Paul Ryan working out…how to save the Waltons millions

On Saturday, presumptive Republican Presidential nominee Mitt Romney announced that Rep. Paul Ryan of Wisconsin would be his running mate. The Waltons’ support of Mitt Romney has been well noted, and it turns out the Waltons and Walmart have also shown an interest in Paul Ryan.

Ryan, a seven-term Congressman from Wisconsin’s first district, has made a name for himself in recent years with his budget proposal—the Roadmap for America’s Future—which would dramatically lower taxes on the rich and cut federal government spending on programs for low income families like food stamps, housing assistance, and Medicaid. But before all that, Walmart’s PAC made its first contribution to Paul Ryan in his initial campaign for Congress in 1998. And Walmart’s PAC has contributed to Ryan in every election since 2002. In all, Walmart’s PAC has given the presumptive Republican Vice Presidential nominee a total of $26,500 in his campaigns for Congress. And that doesn’t include the $7,000 Walmart has given Ryan’s leadership PAC, Prosperity PAC, over the years.

Walmart PAC contributions to Rep. Paul Ryan

Election Year

Contribution

1998

$1,500

2002

$5,000

2004

$5,000

2006

$3,000

2008

$3,000

2010

$6,000

2012

$3,000

TOTAL

$26,500

Source: Analysis of data from Open Secrets

The Waltons, who own half of Walmart, have likewise shown an interest in Ryan.

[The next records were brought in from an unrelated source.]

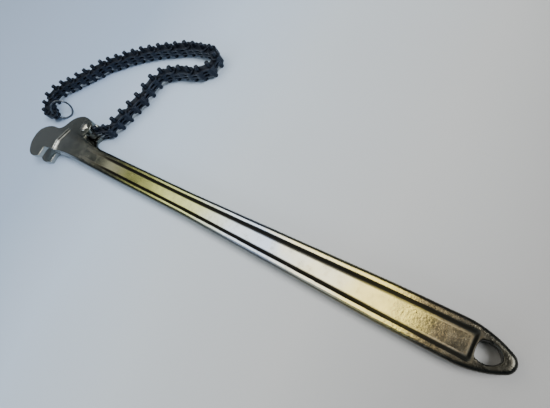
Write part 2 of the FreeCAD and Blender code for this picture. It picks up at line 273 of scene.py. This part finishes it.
# Painted shade: the near-black colour towards the hang-hole end.
TIP_SHADE = (0.020, 0.019, 0.015, 1)
# Painted shade: the dark colour laid on the steep flanks.
FLANK_SHADE = (0.048, 0.049, 0.042, 1)
# Painted shade: the dark colour in the corners at the foot of the sunk panel's walls.
GROOVE_SHADE = (0.022, 0.019, 0.014, 1)
TIP_SHADE_SHARE = 0.94
GROOVE_SHADE_SHARE = 0.92
END_GROOVE_SHADE_SHARE = 0.7
TIP_START = 18 * MM
TIP_FULL = 2 * MM

# The head starts here, and with it a more even sheen.
HEAD_START = 410 * MM
HEAD_FULL = 450 * MM

# The panel's painted groove shade is wider on the chain's side than on the claws' side.
CHAIN_SIDE = -4 * MM
CLAW_SIDE = 4 * MM
REACH_START = 150 * MM
REACH_END = 260 * MM

# A face is flat where the height of its normal is over FLAT, and a full flank below STEEP.
FLAT = 0.996
STEEP = 0.90

# Bump heights, and how much rougher the grime is.
PEBBLE_BUMP = 0.11 * MM
FINE_BUMP = 0.006 * MM
TIP_DULLNESS = 0.15
GRIME_ROUGHNESS = 0.35


def plating_tint_and_reflection(shader, along, sideways):
    """The plating's colour with painted reflection, in soft bands that drift and that lag along the
    chain's side.
    """
    clouds = shader.noise(16.0, 3.0)
    drift = shader.range(clouds, 0.3, 0.7, -20 * MM, 20 * MM)
    lag = shader.range(sideways, -7 * MM, -10 * MM, 0.0, -20 * MM)
    place = shader.math("ADD", shader.math("ADD", along, drift), lag)
    return shader.ramp(shader.range(place, 0.0, PLATING_END), PLATING_AND_REFLECTION)


def weathered(shader, tint_and_reflection, along, mottle):
    """Stains along the handle, faint on the head, and brown specks that gather at the hang hole."""
    stains = shader.range(mottle, 0.52, 0.72)
    stain_share = shader.range(along, 400 * MM, 360 * MM, 0.06, 0.30)
    stained = shader.blend(shader.product(stains, stain_share), tint_and_reflection, STAIN)
    specks = shader.range(shader.noise(620.0, 3.0, 0.7), 0.50, 0.62)
    speck_share = shader.range(along, 60 * MM, 30 * MM, 0.06, 0.75)
    return shader.blend(shader.product(specks, speck_share), stained, SPECKLE)


def panel_groove_shade(shader, along, sideways):
    """Where shade is painted: 1 in the corner at the foot of the sunk panel's walls, 0 elsewhere."""
    wall = shader.range(along, TAPER_START, TAPER_END, PANEL_HALF_END, PANEL_HALF_MIDDLE)
    inside = shader.math("SUBTRACT", wall, shader.math("ABSOLUTE", sideways))
    within = shader.range(inside, -0.3 * MM, 0.2 * MM)
    chain_reach = shader.range(along, REACH_START, REACH_END, 3.9 * MM, 2.9 * MM)
    claw_reach = shader.range(along, REACH_START, REACH_END, 3.3 * MM, 2.6 * MM)
    reach = shader.range(sideways, CHAIN_SIDE, CLAW_SIDE, chain_reach, claw_reach)
    foot = shader.range(inside, shader.math("ADD", reach, 0.4 * MM),
                        shader.math("SUBTRACT", reach, 0.8 * MM))
    past_end = shader.math("SUBTRACT", along, PANEL_START)
    sides = shader.product(within, foot, shader.range(past_end, -0.4 * MM, 0.4 * MM),
                           shader.range(along, 425 * MM, 375 * MM))
    end = shader.product(shader.range(past_end, -2.0 * MM, -1.0 * MM),
                         shader.range(past_end, 3.4 * MM, 1.4 * MM),
                         shader.product(within, END_GROOVE_SHADE_SHARE))
    return shader.math("MAXIMUM", sides, end)


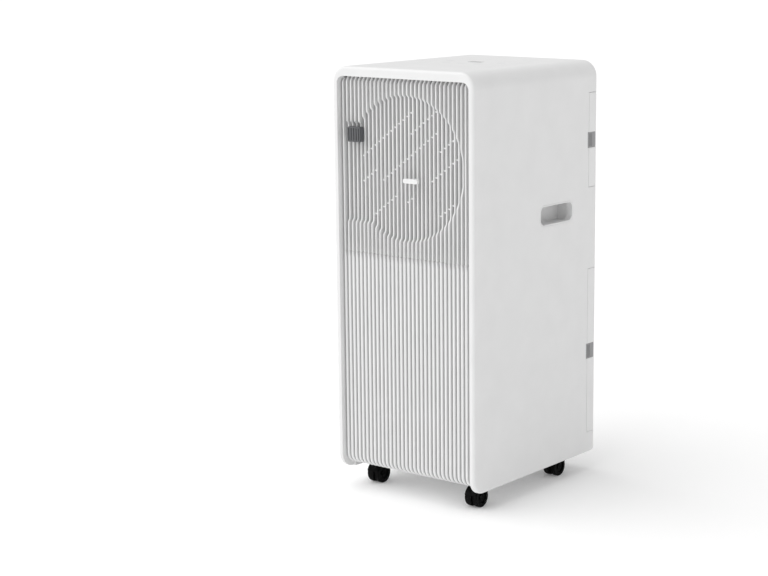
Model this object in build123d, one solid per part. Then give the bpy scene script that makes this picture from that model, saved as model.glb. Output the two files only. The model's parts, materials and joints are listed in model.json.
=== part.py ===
from build123d import *
from math import cos, pi, radians, sin, sqrt
import os

# Portable air conditioner, in millimetres. The origin is on the floor under the middle of the
# cabinet, +Z is up, +Y is the rear and the outlet grille faces -Y.

# Overall size
WIDTH = 275.0
DEPTH = 335.0
HEIGHT = 680.0
CLEARANCE = 32.0            # floor to the underside of the cabinet
HALF_W = WIDTH / 2
HALF_D = DEPTH / 2

# Cabinet shell
WALL = 3.0
TOP_RADIUS = 26.0
CURL_RADIUS = 26.0          # the front curves under at the bottom
CURL_Y = -HALF_D + CURL_RADIUS
CURL_Z = CLEARANCE + CURL_RADIUS
FRONT_EDGE = 5.0            # rounding of the front and bottom edges
REAR_EDGE = 8.0             # rounding of the rear edge
REAR_RADIUS = 16.0          # corners of the rear opening
HEEL_RADIUS = 18.0          # rounding of the rear bottom edge
RIM_SIDE = 9.3              # front rim beside the ribs
RIM_TOP = 15.2              # front rim above the ribs
RIM_DEPTH = 14.0
REAR_RIM = 10.0
REAR_FRAME = 12.0           # depth of the frame round the rear opening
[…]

Ryan’s campaign received $2,000 from Arkansans Jim and Lynne Walton during the 2010 cycle. The Waltons certainly stand to gain under Ryan’s budget proposal—it eliminates taxes on interest, capital gains, and dividends. The Waltons’ dividends from their stake in Walmart this year alone amount to an estimated $2.7 billion. Under Ryan’s budget, they’d avoid about $406 million in taxes right there.

These contributions to Ryan fit into a larger pattern of Walmart and the Waltons giving big to Republicans. From the 2000 election cycle through June 30, 2012, the Waltons and the Walmart PAC have spent over $15 million in federal elections. More than $11.3 million—seventy-five percent—has gone to GOP candidates and committees.